William Learned Marcy
William Learned Marcy

Information on this page is from History of Rensselaer Co., New York by Nathaniel Bartlett Sylvester, published in 1880.

WILLIAM LEARNED MARCY, the eminent statesman and diplomat, and a man of worldwide fame, who for many years was a resident of Troy, appropriately heads the list of distinguished lawyers of Rensselaer County. He was born in Southbridge, Mass., Dec. 12, 1786; graduated at Brown University in 1808; settled in Troy, and followed the profession of the law.

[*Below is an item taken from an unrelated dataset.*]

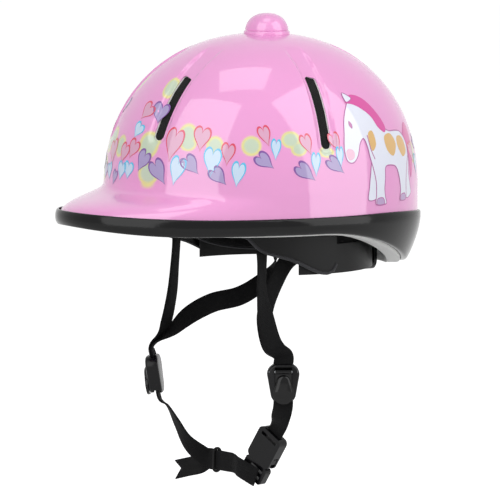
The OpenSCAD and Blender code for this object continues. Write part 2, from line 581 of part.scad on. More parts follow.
// Side-release buckle: the plug's two prongs spring out into the socket's side windows.
plug_base = 14.5;
socket_t = 8.6;
cavity_t = 5;
prong_x = 6.2;
prong_root = plug_base + 2.2;
module buckle_socket() color("#222222") at_buckle() difference() {
    translate([0, socket_t / 2, plug_base + 0.4 + (buckle_len - plug_base - 0.4) / 2])
        rotate([90, 0, 0]) rounded_plate(buckle_w, buckle_len - plug_base - 0.4, 4, socket_t);
    translate([-buckle_w / 2 + 2, -cavity_t / 2, plug_base]) cube([buckle_w - 4, cavity_t, 19]);
    translate([-buckle_w, -cavity_t / 2, plug_base]) cube([2 * buckle_w, cavity_t, 11.5]);
    translate([-webbing_w / 2 - 0.6, -socket_t, buckle_len - 5.5])
        cube([webbing_w + 1.2, 2 * socket_t, 2.5]);
    translate([-webbing_w / 2 - 0.6, -1.1, buckle_len - 4]) cube([webbing_w + 1.2, 2.2, 5]);
}
module buckle_plug() color("#262626") at_buckle() difference() {
    union() {
        translate([0, 3, plug_base / 2]) rotate([90, 0, 0]) rounded_plate(buckle_w - 1, plug_base,
            3, 6);
        translate([-1.6, -cavity_t / 2 + 0.4, plug_base - 1]) cube([3.2, cavity_t - 0.8, 15]);
        for (x = [-1, 1]) translate([x * prong_x, 0, prong_root]) rotate([90, 0, 0])
            translate([0, 0, -cavity_t / 2 + 0.4]) cylinder(h = 1, r = 2);
        for (x = [-1, 1]) translate([x * prong_x, 0, prong_root]) rotate([90, 0, 0])
            cylinder(h = 3.6, r = 1, center = true);
        for (x = [-1, 1]) translate([x * prong_x - 2, cavity_t / 2 - 1.4, plug_base - 1])
            cube([4, 1, 2.6]);
    }
    for (z = [3, 8.4]) translate([-webbing_w / 2 - 0.6, -5, z]) cube([webbing_w + 1.2, 10, 2.6]);
}
module prong(side) difference() {
    union() {
        translate([side * prong_x, -0.9, prong_root]) rotate([-90, 0, 0]) cylinder(h = 1.8, r = 1.9);
        translate([side * prong_x - 1.3, -0.9, prong_root]) cube([2.6, 1.8, 13]);
        rotate([90, 0, 0]) translate([0, 0, -1.9]) linear_extrude(3.8) polygon(
            [for (q = [[5, 19.6], [10.2, 19.2], [11.7, 20.6], [11.7, 24.8], [9.4, 26], [7.4, 29.4],
                [5, 29.4]]) [side * q[0], q[1]]]);
    }
    translate([side * prong_x, 0, prong_root]) rotate([90, 0, 0])
        cylinder(h = 12, r = 1 + run, center = true);
}
module plug_left_prong() color("#262626") at_buckle() prong(1);
module plug_right_prong() color("#262626") at_buckle() prong(-1);

ring_wire = 1.1;
ring_half = (tail_off + webbing_t) / 2 + 0.35;   // half the inside thickness of the ring
module keeper_ring() color("#0e0e0e") translate(ring_at + (beside([0, 0, 0]) / 2))
    aim(ring_run) rotate([0, 0, 90]) {
        straight = webbing_w - 1.4;
        for (s = [-1, 1]) {
            translate([0, s * straight / 2, 0]) rotate([0, 0, s > 0 ? 0 : 180])
                rotate_extrude(angle = 180) translate([ring_half + ring_wire, 0])
                    circle(r = ring_wire, $fn = 24);
            translate([s * (ring_half + ring_wire), straight / 2, 0]) rotate([90, 0, 0])
                cylinder(h = straight, r = ring_wire, $fn = 24);
        }
    }

outer_shell();
edge_trim();
foam_liner();
crown_button();
button_screw();
button_washer();
front_left_mesh();
front_right_mesh();
side_left_mesh();
side_right_mesh();
rear_left_mesh();
rear_right_mesh();
anchor_plates();
anchor_rivets();
brow_band();
band_pins();
left_belt();
right_belt();
dial_housing();
dial_cover();
dial_pinion();
dial_knob();
dial_screw();
brow_pad();
crown_pad();
left_side_pad();
right_side_pad();
nape_pad();
hook_dots();
left_front_strap();
left_rear_strap();
left_lower_strap();
right_front_strap();
right_rear_strap();
chin_strap();
strap_tail();
left_divider_body();
left_divider_lever();
left_divider_pin();
right_divider_body();
right_divider_lever();
right_divider_pin();
buckle_socket();
buckle_plug();
plug_left_prong();
plug_right_prong();
keeper_ring();
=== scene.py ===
# Child's riding helmet: the look of each piece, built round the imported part. Helper lengths are in
# millimetres until mesh_piece turns them into metres.
import math

import bmesh
import bpy
import numpy as np
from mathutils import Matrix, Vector, geometry


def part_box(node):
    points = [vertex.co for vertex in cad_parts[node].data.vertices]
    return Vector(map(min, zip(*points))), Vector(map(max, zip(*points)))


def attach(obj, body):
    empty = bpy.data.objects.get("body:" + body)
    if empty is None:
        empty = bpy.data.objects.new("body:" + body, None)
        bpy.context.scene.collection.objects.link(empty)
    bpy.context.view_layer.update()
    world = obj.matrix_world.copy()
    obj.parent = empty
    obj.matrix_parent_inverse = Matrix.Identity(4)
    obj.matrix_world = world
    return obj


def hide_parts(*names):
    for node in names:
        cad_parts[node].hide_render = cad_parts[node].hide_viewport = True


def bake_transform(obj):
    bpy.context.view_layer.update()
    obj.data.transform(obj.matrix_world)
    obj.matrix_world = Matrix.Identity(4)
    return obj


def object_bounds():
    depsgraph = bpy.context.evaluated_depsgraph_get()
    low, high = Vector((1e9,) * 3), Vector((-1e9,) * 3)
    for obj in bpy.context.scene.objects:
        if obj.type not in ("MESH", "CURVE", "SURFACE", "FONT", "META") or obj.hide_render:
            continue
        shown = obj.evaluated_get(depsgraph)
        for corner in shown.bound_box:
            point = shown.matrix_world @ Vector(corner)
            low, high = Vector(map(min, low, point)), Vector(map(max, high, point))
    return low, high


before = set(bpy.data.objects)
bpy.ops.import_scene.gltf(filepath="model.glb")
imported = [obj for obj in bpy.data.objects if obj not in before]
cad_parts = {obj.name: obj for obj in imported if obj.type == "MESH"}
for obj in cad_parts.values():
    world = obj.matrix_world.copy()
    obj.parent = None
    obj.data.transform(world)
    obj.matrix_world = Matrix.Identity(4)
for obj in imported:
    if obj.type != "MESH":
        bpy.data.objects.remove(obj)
packed_box = [list(corner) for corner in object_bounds()]

# ---- Camera, lights and floor ----
# The helmet is seen from its left front, a little above the level of the peak. A long lens from far
# off keeps its sides parallel.
view_azimuth, view_elevation = math.radians(60), math.radians(6)
away = Vector((math.sin(view_azimuth) * math.cos(view_elevation),
               -math.cos(view_azimuth) * math.cos(view_elevation), math.sin(view_elevation)))
aim = Vector((-0.0001, -0.0096, -0.0209))
camera = bpy.data.objects.new("camera", bpy.data.cameras.new("camera"))
camera.data.sensor_width = 36
camera.data.lens = 568
camera.data.clip_end = 60
camera.location = aim + away * 6
camera.rotation_euler = (-away).to_track_quat("-Z", "Y").to_euler()
bpy.context.scene.collection.objects.link(camera)
bpy.context.scene.camera = camera
bpy.context.scene.view_settings.view_transform = "Standard"


def linear(hex_colour):
    """A colour as it is written for a screen, turned to the linear values a shader works in."""
    parts = [int(hex_colour[i:i + 2], 16) / 255 for i in (1, 3, 5)]
    return (*[c / 12.92 if c <= 0.04045 else ((c + 0.055) / 1.055) ** 2.4 for c in parts], 1)


def add(tree, kind, settings=None, inputs=None):
    """Adds a node: its settings, then its inputs, each a plain value or another node's socket."""
    made = tree.nodes.new(kind)
    for key, value in (settings or {}).items():
        setattr(made, key, value)
    for key, value in (inputs or {}).items():
        if isinstance(value, bpy.types.NodeSocket):
            tree.links.new(value, made.inputs[key])
        else:
            made.inputs[key].default_value = value
    return made


def new_material(name):
    """An empty material and its node tree, with an output waiting for a shader."""
    made = bpy.data.materials.new(name)
    made.use_nodes = True
    made.node_tree.nodes.clear()
    return made, made.node_tree


def surface(tree, shader):
    """Puts a finished shader on the material's output."""
    add(tree, "ShaderNodeOutputMaterial", {}, {"Surface": shader.outputs[0]})


def softbox(name, azimuth, elevation, distance, width, height, watts):
    """A rectangular studio lamp facing the helmet, placed by the way it is seen from there."""
    a, e = math.radians(azimuth), math.radians(elevation)
    out = Vector((math.sin(a) * math.cos(e), -math.cos(a) * math.cos(e), math.sin(e)))
    lamp = bpy.data.lights.new(name, "AREA")
    lamp.shape = "RECTANGLE"
    lamp.size, lamp.size_y, lamp.energy = width, height, watts
    made = bpy.data.objects.new(name, lamp)
    made.location = out * distance
    made.rotation_euler = (-out).to_track_quat("-Z", "Y").to_euler()
    bpy.context.scene.collection.objects.link(made)


softbox("side_softbox", 126, 24, 1.5, 1.2, 2.2, 19)
softbox("front_softbox", 28, 26, 1.5, 1.2, 2.2, 19)
softbox("top_softbox", 60, 84, 1.6, 0.7, 0.7, 3)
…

He served as an officer of volunteers during the war of 1812-14, capturing at St. Regis the first prisoners and the first flag taken on land in the war. In 1816 he was recorder of Troy, and for a time conducte the anti-federal organ, the Troy Budget. In 1821 he was Adjutant-General of New York; in 1823, Comptroller; a judge of the Supreme Court of the State in 1829; was subsequently chosen United States Senator, and three times filled the office of Governor of New York. During the administration of President Van Buren (1839), he was a commissioner to adjust the Mexican claims, and in 1845 he was selected as Secretary of War in the cabinet of President Polk. He displayed great ability in the settlement of intricate diplomatic questions growing out of the Mexican War, which occurred during his term of office. In 1853 he was chosen Secretary of State by President Pierce, and "added to his already-established reputation as a statesman of a high order. Many of his state papers are masterly productions. This was the last office he held, retiring on the accession of Mr. Buchanan to the Presidency in 1857." Mr. Marcy died at Ballston Spa, July 4, 1857.